Project Outline
Over the past ten years of recreationally collecting and playing with electronics, I have accumulated a large volume of finished projects that sit on a shelf collecting dust. They were excellent demonstrations of concept, but very few of them serve purposes that put them front and center on a day to day basis. A glaring counter-example of this is electronics that I have repurposed as home automation sensors, but that’s an article for another day. What I’ve been wanting lately is a format for building ongoing projects that packs away easily and can travel well with a consistent set of modular modifications that I can accumulate, print, and cut out. Oh, and I’d like it to be inexpensive.
Simultaneously, I’m not ashamed to say that I’m an avid patron of the toolstore Harbor Freight. Their tools catch a lot of flack for being mixed quality but several of their lines are outstanding. I’m a huge fan of the US General tool-chests, and hopefully someday I’ll be able to report on Badland winches. One lineup in particular that I’m excited about is Apache cases. As far as I’m concerned they feel like an exact duplicate of Pelican cases in terms of quality but a fraction of the price. One in particular has caught my eye for electronics: the Apache 3800. Insane deal, especially on sale or with a coupon.
For Christmas this year my wife got me an Octopus 1.1 board, a motor control board with a ludicrous number of stepper drivers. This board combined with the 3800 and remains of an old project of mine gave me the inspiration to begin construction on a small-hardcase sized 6DOF robotic arm. I’ve been very interested in constructing a 6DOF arm since I was introduced to the board on 3D printing forums, as well as by this project that sets out to construct a 6DOF arm using a Klipper setup with the Octopus. The Pi3 I want to use to control this project is being harvested from a four node Pi3 cluster that I built almost 10 years ago to learn OpenMPI.

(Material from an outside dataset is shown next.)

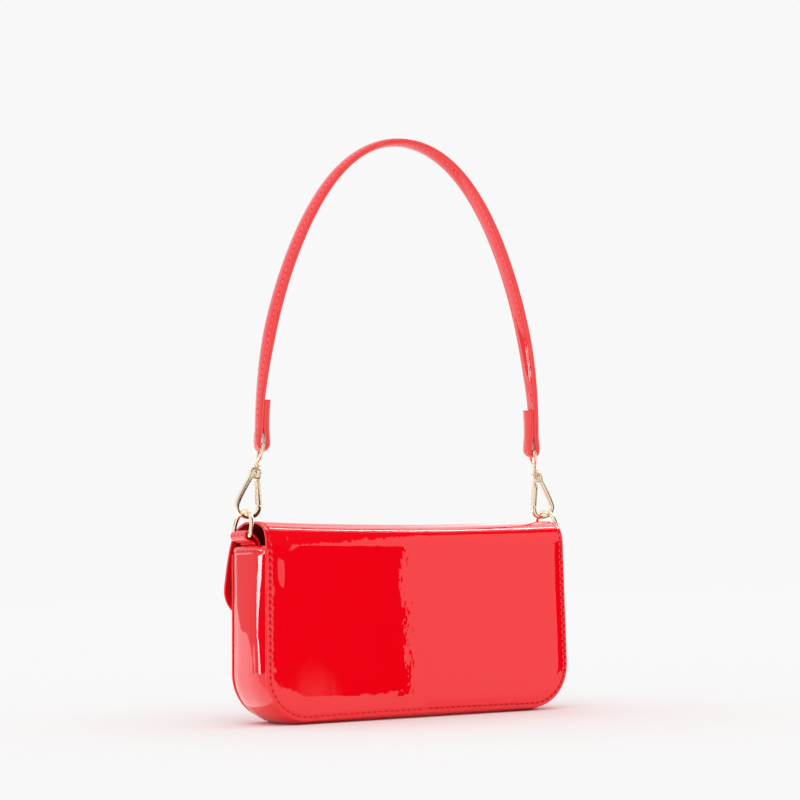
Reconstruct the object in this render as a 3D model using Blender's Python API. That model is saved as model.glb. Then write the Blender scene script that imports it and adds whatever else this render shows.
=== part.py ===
# Small patent flap bag: a boxy body on a U-shaped gusset, one sheet that is back, roll
# and flap, and a short shoulder strap held by two swivel hooks on two D-rings.
# X runs across the width, +Y is the back, -Y the flap side, +Z up, and the floor is z = 0.
# "Left" is the +X end, which is on the left when the back is looked at.
import bpy
import bmesh
import math
from mathutils import Matrix, Vector

# Body
PANEL_WIDTH = 0.2400
PANEL_TAPER = 0.0016
PANEL_LIFT = 0.0016
CORNER_RADIUS = 0.0310
BODY_DEPTH = 0.0486
ROLL_TOP = 0.1316
ROLL_START = 0.1136
GUSSET_TOP = 0.1156
FRONT_TOP = 0.1110
CREST_SAG = 0.0023

# Layers
SHEET = 0.0016
LINING = 0.0008
BOARD = 0.0010
BASE_BOARD = 0.0012
GAP = 0.0003
STEP_DOWN = 0.0020
BOARD_INSET = 0.0070
LINING_INSET = 0.0065
LINING_EDGE = 0.0030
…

Some features I really want to play with for this box are:
- A 6DOF arm that folds into a case that can be powered by a single plug
- Hosting wireless control for the unit from the Pi3 as an access point
- A computer vision based feeback system (absolute angle encoders are a bit steep)
- A camera or radio/dish mounted as the tool
Some research I really want to dive into once I get a framed and calibrated 6DOF arm include:
- An amateur star-tracker for pose estimation and radio astronomy setup
- A photogrammetry platform for studying implicit neural representations for meshes
As I get further along in this project I’ll post more articles and try to keep files and scripts posted up to github.